THE TASK: Output, word for word, every line from the start of the listing down to and including the line that contains "Vector(pin_x + number(x), number(out), number(z)))"; include nothing else.

RECORDED DATA:

— start —

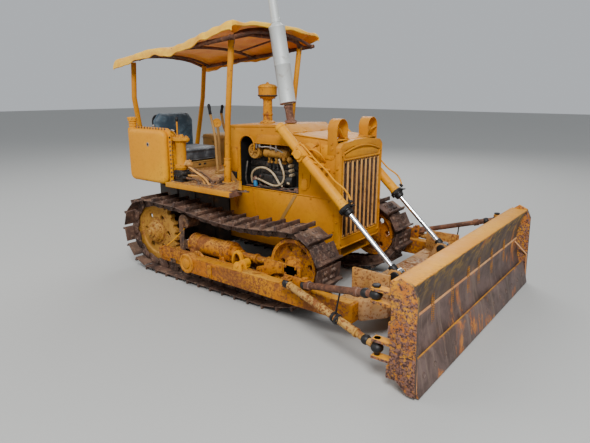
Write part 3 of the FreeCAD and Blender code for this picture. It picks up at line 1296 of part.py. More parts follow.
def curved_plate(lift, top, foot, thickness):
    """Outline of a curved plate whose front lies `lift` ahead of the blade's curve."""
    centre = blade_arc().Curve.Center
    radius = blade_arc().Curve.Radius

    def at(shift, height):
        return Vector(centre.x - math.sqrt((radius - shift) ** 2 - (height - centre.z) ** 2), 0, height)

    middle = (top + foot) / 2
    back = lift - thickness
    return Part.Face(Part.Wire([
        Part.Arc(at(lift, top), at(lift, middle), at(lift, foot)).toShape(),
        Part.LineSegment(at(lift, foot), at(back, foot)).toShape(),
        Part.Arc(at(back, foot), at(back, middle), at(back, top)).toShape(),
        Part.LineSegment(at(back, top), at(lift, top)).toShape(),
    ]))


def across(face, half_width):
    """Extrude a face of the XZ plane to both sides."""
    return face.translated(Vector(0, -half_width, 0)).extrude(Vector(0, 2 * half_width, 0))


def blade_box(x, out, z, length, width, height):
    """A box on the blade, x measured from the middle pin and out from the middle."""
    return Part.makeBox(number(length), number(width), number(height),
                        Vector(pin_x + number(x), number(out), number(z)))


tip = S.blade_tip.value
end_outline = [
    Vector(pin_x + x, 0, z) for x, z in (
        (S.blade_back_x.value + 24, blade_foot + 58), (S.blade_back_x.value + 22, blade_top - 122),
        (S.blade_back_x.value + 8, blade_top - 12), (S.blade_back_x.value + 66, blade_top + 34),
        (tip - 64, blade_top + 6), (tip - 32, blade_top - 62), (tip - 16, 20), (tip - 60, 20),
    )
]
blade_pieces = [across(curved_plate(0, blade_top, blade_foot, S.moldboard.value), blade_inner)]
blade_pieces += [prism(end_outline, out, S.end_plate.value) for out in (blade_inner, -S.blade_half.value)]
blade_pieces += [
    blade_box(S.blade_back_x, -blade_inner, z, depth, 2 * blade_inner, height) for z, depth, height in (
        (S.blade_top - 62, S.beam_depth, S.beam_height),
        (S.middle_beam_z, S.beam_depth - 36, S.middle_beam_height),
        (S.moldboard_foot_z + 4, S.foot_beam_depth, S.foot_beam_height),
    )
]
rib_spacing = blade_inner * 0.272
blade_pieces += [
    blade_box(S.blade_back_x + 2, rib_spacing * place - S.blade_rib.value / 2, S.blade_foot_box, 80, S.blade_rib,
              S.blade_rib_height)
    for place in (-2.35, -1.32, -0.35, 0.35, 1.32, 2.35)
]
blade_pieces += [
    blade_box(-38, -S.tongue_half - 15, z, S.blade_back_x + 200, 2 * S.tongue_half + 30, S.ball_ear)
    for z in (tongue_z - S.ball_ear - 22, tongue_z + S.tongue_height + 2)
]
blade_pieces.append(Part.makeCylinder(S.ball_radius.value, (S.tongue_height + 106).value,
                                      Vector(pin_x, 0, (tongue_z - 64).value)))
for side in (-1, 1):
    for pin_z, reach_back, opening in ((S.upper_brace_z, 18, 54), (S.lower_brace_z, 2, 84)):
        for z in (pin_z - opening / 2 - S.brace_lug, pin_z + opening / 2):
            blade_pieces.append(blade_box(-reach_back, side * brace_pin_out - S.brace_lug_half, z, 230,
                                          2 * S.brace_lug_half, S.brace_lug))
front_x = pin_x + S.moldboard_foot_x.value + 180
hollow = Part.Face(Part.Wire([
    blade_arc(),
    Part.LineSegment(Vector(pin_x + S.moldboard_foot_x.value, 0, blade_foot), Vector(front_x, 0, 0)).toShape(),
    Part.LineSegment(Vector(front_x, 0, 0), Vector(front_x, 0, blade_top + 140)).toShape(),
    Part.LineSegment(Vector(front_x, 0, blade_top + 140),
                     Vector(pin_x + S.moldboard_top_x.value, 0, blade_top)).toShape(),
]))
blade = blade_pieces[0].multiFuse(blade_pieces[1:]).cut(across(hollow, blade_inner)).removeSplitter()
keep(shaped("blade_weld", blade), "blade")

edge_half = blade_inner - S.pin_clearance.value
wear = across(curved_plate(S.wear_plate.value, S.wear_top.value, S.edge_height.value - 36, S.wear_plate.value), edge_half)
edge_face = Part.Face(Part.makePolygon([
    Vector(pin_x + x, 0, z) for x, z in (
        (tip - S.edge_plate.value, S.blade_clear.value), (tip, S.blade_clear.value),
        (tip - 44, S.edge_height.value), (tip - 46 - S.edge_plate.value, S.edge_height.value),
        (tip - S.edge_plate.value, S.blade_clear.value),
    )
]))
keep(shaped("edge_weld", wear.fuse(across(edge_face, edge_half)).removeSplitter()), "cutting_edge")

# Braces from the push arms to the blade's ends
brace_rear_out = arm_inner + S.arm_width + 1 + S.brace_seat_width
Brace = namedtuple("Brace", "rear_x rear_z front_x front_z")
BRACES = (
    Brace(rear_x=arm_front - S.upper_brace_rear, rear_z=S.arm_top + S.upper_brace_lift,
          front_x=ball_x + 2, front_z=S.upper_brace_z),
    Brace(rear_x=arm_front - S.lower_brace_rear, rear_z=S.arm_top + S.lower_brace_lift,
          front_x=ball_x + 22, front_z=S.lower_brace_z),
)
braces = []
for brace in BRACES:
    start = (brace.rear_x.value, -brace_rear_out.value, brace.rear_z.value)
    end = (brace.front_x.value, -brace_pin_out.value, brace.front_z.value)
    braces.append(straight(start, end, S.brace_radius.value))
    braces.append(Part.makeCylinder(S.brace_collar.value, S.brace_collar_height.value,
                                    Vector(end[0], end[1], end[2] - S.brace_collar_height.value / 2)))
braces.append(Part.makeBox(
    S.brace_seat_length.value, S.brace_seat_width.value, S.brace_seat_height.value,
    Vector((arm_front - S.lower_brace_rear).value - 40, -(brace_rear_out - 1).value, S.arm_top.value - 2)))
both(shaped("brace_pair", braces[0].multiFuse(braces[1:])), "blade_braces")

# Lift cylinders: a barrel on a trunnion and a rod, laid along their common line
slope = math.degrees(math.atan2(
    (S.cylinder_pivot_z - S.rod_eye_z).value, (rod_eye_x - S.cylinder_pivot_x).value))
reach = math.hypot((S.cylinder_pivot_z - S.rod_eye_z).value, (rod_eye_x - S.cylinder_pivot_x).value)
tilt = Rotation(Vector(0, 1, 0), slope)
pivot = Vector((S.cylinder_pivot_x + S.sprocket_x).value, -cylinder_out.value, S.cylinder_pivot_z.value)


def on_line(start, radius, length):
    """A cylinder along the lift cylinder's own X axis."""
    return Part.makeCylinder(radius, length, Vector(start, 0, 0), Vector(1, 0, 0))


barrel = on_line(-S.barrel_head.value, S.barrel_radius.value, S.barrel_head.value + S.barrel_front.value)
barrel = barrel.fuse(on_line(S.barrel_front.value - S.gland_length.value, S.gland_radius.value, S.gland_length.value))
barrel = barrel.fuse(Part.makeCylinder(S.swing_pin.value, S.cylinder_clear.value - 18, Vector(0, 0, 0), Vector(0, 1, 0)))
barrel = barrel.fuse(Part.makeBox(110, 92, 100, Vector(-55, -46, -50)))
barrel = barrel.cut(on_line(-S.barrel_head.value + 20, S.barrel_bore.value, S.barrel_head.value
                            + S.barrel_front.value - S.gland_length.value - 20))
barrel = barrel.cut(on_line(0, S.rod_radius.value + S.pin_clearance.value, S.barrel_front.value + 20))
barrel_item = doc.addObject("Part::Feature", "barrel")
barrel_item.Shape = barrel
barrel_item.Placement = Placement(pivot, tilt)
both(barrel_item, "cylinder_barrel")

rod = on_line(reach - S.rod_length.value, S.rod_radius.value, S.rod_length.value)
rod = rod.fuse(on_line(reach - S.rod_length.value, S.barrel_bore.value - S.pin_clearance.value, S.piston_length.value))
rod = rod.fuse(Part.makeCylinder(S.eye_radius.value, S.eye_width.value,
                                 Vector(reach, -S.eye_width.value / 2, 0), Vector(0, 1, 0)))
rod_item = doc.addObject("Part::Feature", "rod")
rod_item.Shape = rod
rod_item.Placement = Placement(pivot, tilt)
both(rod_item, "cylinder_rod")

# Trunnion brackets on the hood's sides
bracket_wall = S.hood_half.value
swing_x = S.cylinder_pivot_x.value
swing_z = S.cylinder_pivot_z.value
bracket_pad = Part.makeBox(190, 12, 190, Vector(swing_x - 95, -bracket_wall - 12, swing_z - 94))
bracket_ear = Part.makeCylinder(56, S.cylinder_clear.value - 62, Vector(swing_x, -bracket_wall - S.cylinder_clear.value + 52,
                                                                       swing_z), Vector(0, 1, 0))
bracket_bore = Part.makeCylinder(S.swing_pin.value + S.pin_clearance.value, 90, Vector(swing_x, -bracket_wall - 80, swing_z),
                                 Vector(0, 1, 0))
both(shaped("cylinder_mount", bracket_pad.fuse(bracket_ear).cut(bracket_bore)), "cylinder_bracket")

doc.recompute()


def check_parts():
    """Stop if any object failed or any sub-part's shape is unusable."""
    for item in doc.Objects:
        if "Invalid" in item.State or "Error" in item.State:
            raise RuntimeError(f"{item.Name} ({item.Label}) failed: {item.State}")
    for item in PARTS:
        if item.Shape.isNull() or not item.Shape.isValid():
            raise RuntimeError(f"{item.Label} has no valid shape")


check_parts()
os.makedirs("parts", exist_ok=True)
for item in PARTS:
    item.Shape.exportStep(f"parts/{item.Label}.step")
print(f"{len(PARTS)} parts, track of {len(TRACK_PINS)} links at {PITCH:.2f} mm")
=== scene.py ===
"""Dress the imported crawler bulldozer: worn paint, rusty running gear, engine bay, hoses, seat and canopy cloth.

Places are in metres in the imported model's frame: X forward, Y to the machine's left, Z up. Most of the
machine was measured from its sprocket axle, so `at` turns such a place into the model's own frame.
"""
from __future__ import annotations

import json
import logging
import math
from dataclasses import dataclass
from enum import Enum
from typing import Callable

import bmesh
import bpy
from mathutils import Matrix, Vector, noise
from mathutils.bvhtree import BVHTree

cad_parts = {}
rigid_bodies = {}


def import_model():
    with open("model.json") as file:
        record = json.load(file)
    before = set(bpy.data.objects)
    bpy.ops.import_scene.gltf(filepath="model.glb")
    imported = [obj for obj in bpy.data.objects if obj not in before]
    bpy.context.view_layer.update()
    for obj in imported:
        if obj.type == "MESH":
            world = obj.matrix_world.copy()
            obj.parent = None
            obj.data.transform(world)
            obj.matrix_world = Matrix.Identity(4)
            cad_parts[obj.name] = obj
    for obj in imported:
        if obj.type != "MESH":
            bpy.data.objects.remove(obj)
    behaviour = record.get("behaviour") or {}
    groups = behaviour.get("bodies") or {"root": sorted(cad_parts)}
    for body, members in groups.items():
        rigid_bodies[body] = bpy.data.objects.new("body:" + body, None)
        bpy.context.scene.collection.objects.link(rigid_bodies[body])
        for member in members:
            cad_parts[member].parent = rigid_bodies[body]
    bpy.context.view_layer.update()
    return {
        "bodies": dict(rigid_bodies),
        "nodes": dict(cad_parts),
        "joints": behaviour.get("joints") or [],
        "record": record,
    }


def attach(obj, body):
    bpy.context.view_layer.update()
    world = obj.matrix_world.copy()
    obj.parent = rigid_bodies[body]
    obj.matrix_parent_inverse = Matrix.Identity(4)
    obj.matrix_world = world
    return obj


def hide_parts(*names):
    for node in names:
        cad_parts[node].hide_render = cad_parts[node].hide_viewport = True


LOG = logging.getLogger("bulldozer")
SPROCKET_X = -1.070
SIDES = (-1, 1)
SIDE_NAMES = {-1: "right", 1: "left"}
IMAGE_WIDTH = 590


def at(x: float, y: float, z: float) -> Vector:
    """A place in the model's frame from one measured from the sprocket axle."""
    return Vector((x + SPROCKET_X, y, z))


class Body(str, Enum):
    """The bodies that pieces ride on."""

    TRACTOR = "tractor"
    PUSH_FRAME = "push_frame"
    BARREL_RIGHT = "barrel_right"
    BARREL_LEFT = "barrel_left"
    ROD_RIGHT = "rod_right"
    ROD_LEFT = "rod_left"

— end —

EXPECTED ANSWER:
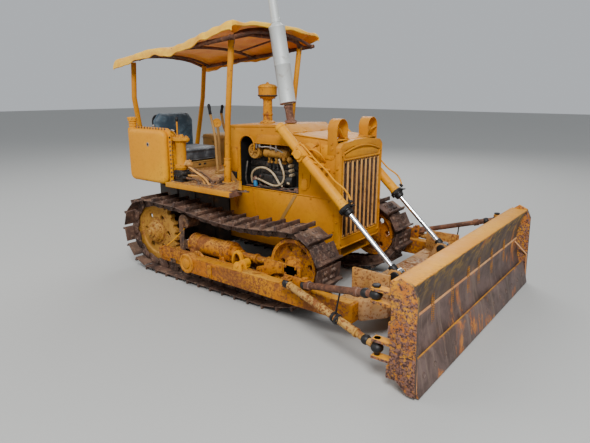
Write part 3 of the FreeCAD and Blender code for this picture. It picks up at line 1296 of part.py. More parts follow.
def curved_plate(lift, top, foot, thickness):
    """Outline of a curved plate whose front lies `lift` ahead of the blade's curve."""
    centre = blade_arc().Curve.Center
    radius = blade_arc().Curve.Radius

    def at(shift, height):
        return Vector(centre.x - math.sqrt((radius - shift) ** 2 - (height - centre.z) ** 2), 0, height)

    middle = (top + foot) / 2
    back = lift - thickness
    return Part.Face(Part.Wire([
        Part.Arc(at(lift, top), at(lift, middle), at(lift, foot)).toShape(),
        Part.LineSegment(at(lift, foot), at(back, foot)).toShape(),
        Part.Arc(at(back, foot), at(back, middle), at(back, top)).toShape(),
        Part.LineSegment(at(back, top), at(lift, top)).toShape(),
    ]))


def across(face, half_width):
    """Extrude a face of the XZ plane to both sides."""
    return face.translated(Vector(0, -half_width, 0)).extrude(Vector(0, 2 * half_width, 0))


def blade_box(x, out, z, length, width, height):
    """A box on the blade, x measured from the middle pin and out from the middle."""
    return Part.makeBox(number(length), number(width), number(height),
                        Vector(pin_x + number(x), number(out), number(z)))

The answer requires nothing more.